You don't need the remote, just wave your hand!

In some households, fighting over the TV remote is a raging nightly battle. In mine it’s more of a cold war detente. Either way, by the end of next year Hitachi (NYSE: HIT) may take the conflict to a whole new level. Working with Canesta and GestureTek, the Japanese electronics giant has created a line of television sets that will be able to recognize a viewer’s hand gestures. Instead of a remote control, you can just wave your hand in the right way to change channels or volume. Check out the video after the break to see Hitachi’s demonstration at CES from earlier this year.

From tablet PCs to iPhones, designers are giving us new ways to interact with our electronic devices. The future of the human-computer interface is likely to be much more tactile and intuitive than our current dependence on keyboard, mouse or remote control.

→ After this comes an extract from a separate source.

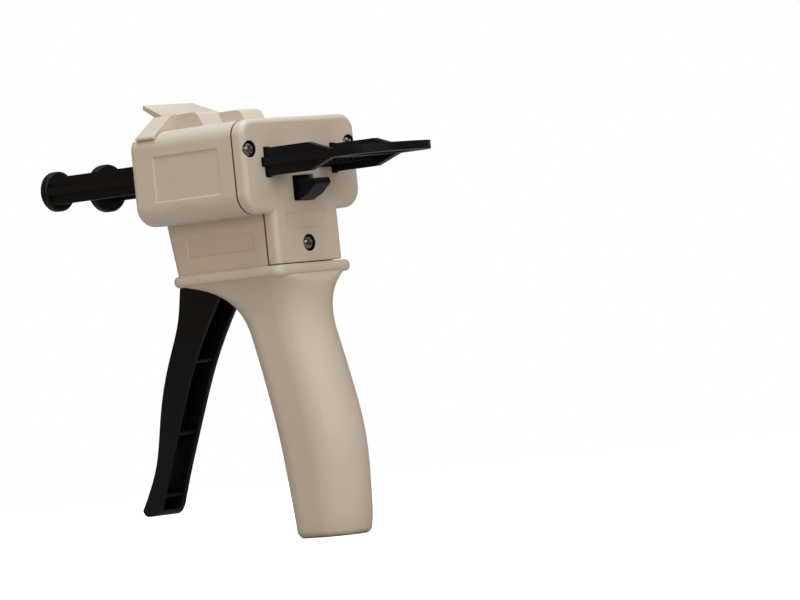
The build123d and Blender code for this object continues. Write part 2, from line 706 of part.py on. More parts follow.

With gesture controlled television, Hitachi and its partners aren’t just removing the necessity of a remote, they’re blurring the lines between the real world and the digital one. Right now, the space between you and your TV is just empty air, but in a few years it could be where you visualize a virtual remote control, or where you interact with your stereo, or the space in which you can clap to tell your laptop to go to sleep. Already, we’ve seen how any hard surface can be turned into a simple input device through acoustics. Imagine what will happen when every open space could be used as a digital interface. It could be an amazing way to integrate electronics into our lives, or it could be a horribly confusing way to crowd our personal space. Probably both.